Total Capacity Requirements for Data Migration with TiDB Lightning

This topic has been translated from a Chinese forum by GPT and might contain errors.

Original topic: tidb-lightning迁移数据时总容量要求

username: TiDBer_djgos04V

[TiDB Usage Environment] Production Environment
The official documentation states that the total storage space of the target TiKV cluster must be greater than the data source size × number of replicas × 2. For example, if the cluster uses 3 replicas by default, then the total storage space needs to be more than 6 times the size of the data source. So if I originally have 1TB of data in MySQL, the TiDB cluster requires at least 6TB of free space before migration. But doesn’t TiDB compress the data? Wouldn’t a large portion of this space be left unused?
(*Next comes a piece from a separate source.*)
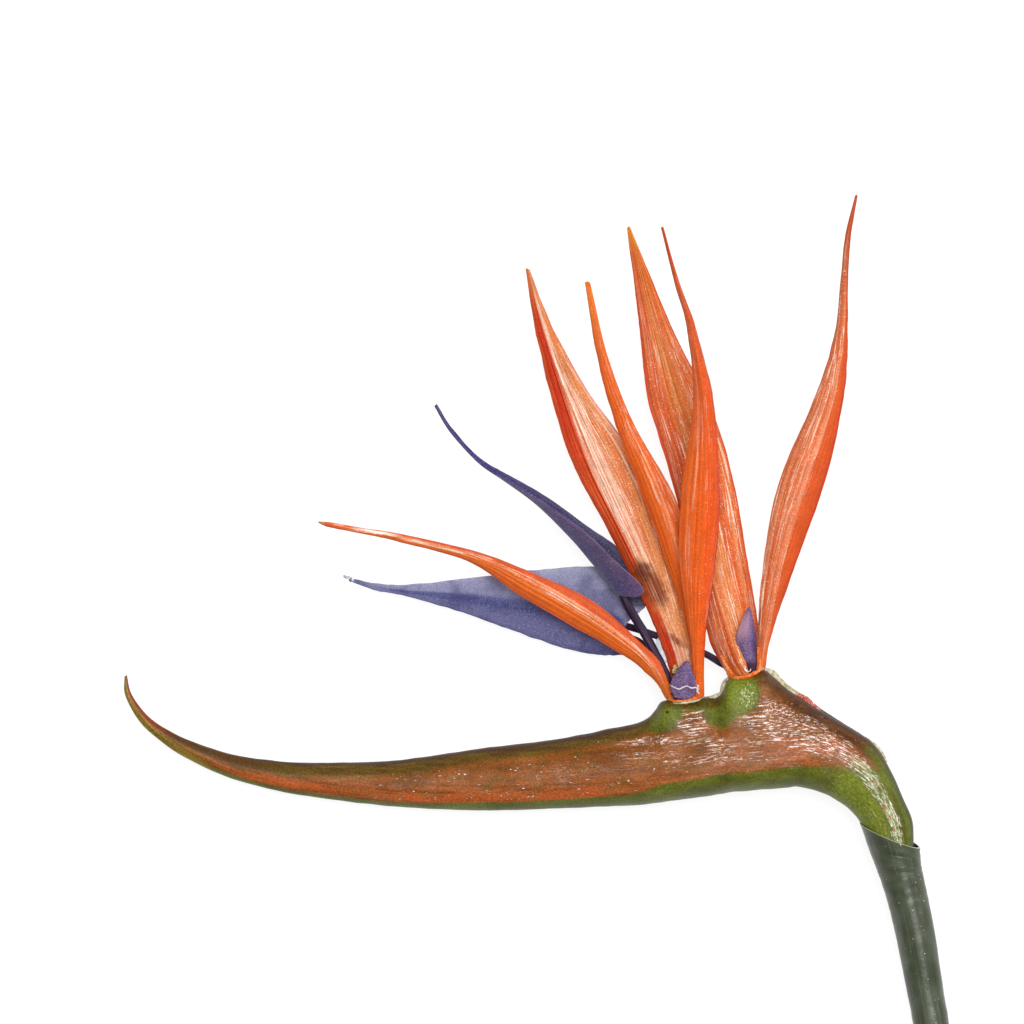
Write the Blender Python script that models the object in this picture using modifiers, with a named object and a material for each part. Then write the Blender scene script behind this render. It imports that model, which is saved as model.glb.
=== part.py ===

Also, when using Lightning to import data, the official documentation mentions the need to create a temporary folder. If I now run Lightning on a server with the TiKV component, with a data source of 20GB and 35GB of remaining capacity on the server, but the total capacity in the cluster is 150GB, will the data import be successful?

username: tidb菜鸟一只

Here, we are actually considering the worst-case scenario. In reality, there is 1TB of data in MySQL, and migrating to TiDB with 3 replicas would also be around 1TB of data. However, we need to consider the worst-case scenario to prevent errors during the import process from increasing the workload.

username: zhanggame1

The original poster is correct, it will compress and free up some space.
The compression ratio varies depending on the data, so it’s best to import a portion first to test the actual usage. For example, test with 100GB and provide an accurate estimate of the disk overhead.

username: redgame

Leave more, the data in different environments varies, and it’s not certain how much compression will be achieved.

username: 昵称想不起来了

To be on the safe side, it’s better to follow the official recommendations. Additionally, according to the official suggestions, you should try to reserve space and not use below the healthy water level usage rate. Otherwise, there will be issues with usage after the migration is completed.